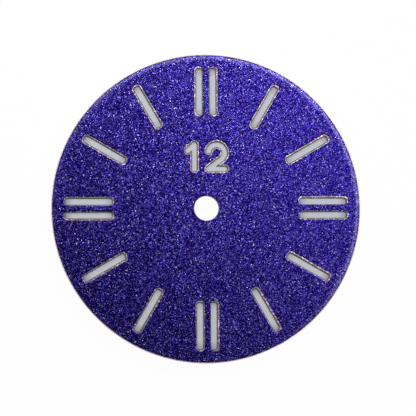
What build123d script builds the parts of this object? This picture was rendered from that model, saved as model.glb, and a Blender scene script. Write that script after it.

--

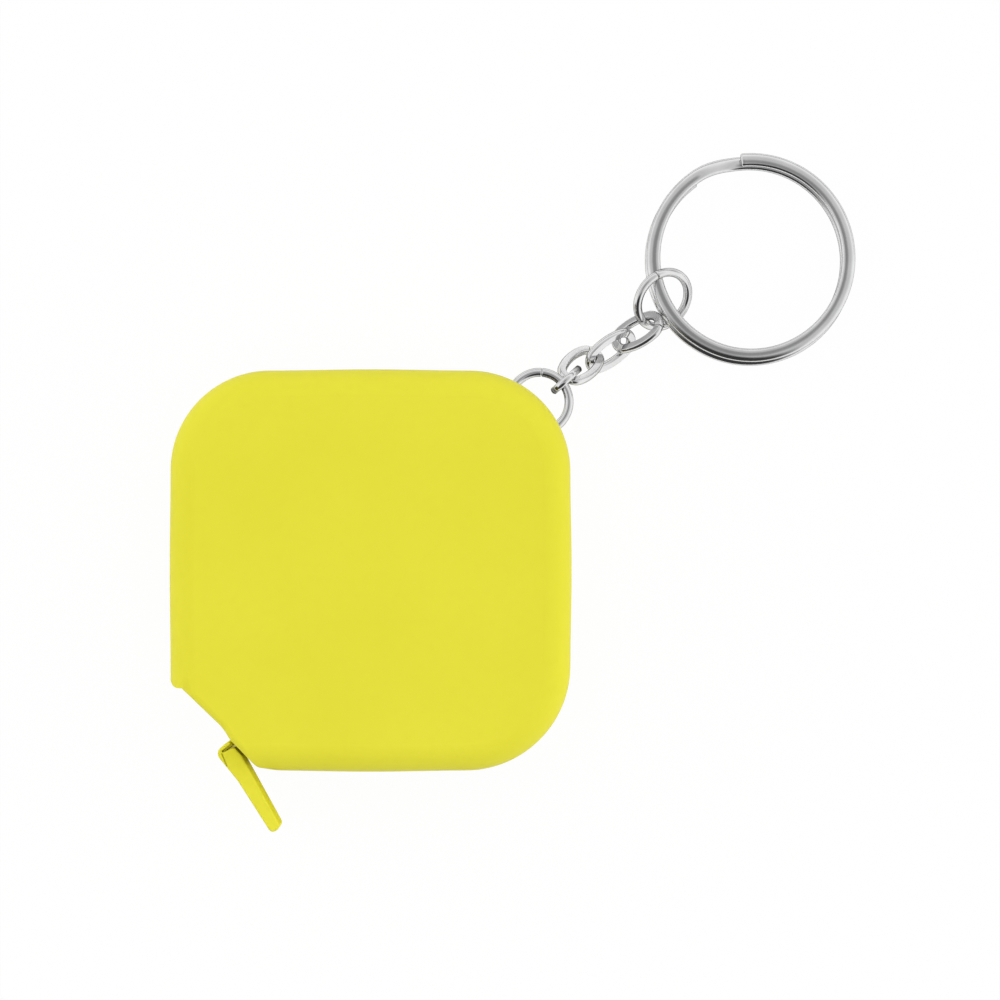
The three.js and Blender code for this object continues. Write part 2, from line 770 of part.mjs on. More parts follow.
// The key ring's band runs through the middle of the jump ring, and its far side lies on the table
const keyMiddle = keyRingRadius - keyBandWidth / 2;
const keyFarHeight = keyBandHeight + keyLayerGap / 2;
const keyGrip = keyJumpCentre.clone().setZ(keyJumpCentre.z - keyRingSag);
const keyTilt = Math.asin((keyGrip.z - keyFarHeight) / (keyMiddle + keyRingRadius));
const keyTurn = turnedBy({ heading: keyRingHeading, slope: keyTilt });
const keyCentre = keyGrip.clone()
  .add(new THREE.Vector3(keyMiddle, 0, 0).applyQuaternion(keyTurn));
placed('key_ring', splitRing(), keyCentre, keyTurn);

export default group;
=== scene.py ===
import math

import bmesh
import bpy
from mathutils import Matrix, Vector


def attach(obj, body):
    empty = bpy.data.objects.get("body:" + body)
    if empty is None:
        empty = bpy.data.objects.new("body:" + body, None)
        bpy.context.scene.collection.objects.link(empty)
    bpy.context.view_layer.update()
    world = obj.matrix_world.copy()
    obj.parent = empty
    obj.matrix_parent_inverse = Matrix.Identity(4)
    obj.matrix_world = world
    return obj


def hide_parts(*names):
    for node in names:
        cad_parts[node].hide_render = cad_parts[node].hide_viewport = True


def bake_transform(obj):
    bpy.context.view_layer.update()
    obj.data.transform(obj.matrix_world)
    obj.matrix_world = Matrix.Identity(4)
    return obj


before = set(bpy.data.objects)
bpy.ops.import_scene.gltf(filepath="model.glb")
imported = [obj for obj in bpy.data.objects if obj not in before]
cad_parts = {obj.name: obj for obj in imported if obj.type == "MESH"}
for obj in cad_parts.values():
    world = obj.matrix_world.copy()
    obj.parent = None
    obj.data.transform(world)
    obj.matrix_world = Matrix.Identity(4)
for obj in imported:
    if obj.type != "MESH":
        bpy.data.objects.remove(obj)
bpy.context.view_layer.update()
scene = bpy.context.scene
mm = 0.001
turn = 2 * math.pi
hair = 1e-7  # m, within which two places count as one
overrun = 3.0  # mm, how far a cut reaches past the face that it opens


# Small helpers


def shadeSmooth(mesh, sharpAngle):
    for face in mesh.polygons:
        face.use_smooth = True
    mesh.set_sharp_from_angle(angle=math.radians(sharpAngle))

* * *

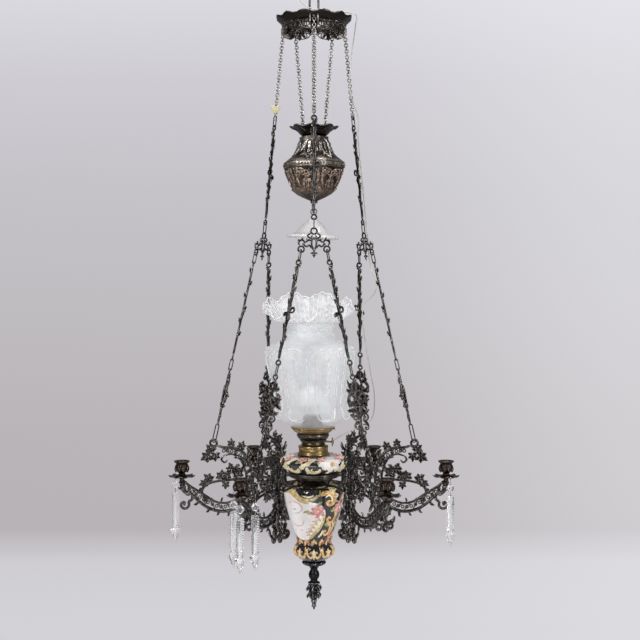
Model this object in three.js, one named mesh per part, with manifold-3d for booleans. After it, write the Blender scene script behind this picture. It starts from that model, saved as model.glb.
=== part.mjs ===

**Stated goal:** Print exactly the run of lines that starts at the line with "const keyFarHeight = keyBandHeight" and ends at the line with "before = set(bpy.data.objects)". Leave out every other line.

**Answer to the task:**
const keyFarHeight = keyBandHeight + keyLayerGap / 2;
const keyGrip = keyJumpCentre.clone().setZ(keyJumpCentre.z - keyRingSag);
const keyTilt = Math.asin((keyGrip.z - keyFarHeight) / (keyMiddle + keyRingRadius));
const keyTurn = turnedBy({ heading: keyRingHeading, slope: keyTilt });
const keyCentre = keyGrip.clone()
  .add(new THREE.Vector3(keyMiddle, 0, 0).applyQuaternion(keyTurn));
placed('key_ring', splitRing(), keyCentre, keyTurn);

export default group;
=== scene.py ===
import math

import bmesh
import bpy
from mathutils import Matrix, Vector


def attach(obj, body):
    empty = bpy.data.objects.get("body:" + body)
    if empty is None:
        empty = bpy.data.objects.new("body:" + body, None)
        bpy.context.scene.collection.objects.link(empty)
    bpy.context.view_layer.update()
    world = obj.matrix_world.copy()
    obj.parent = empty
    obj.matrix_parent_inverse = Matrix.Identity(4)
    obj.matrix_world = world
    return obj


def hide_parts(*names):
    for node in names:
        cad_parts[node].hide_render = cad_parts[node].hide_viewport = True


def bake_transform(obj):
    bpy.context.view_layer.update()
    obj.data.transform(obj.matrix_world)
    obj.matrix_world = Matrix.Identity(4)
    return obj


before = set(bpy.data.objects)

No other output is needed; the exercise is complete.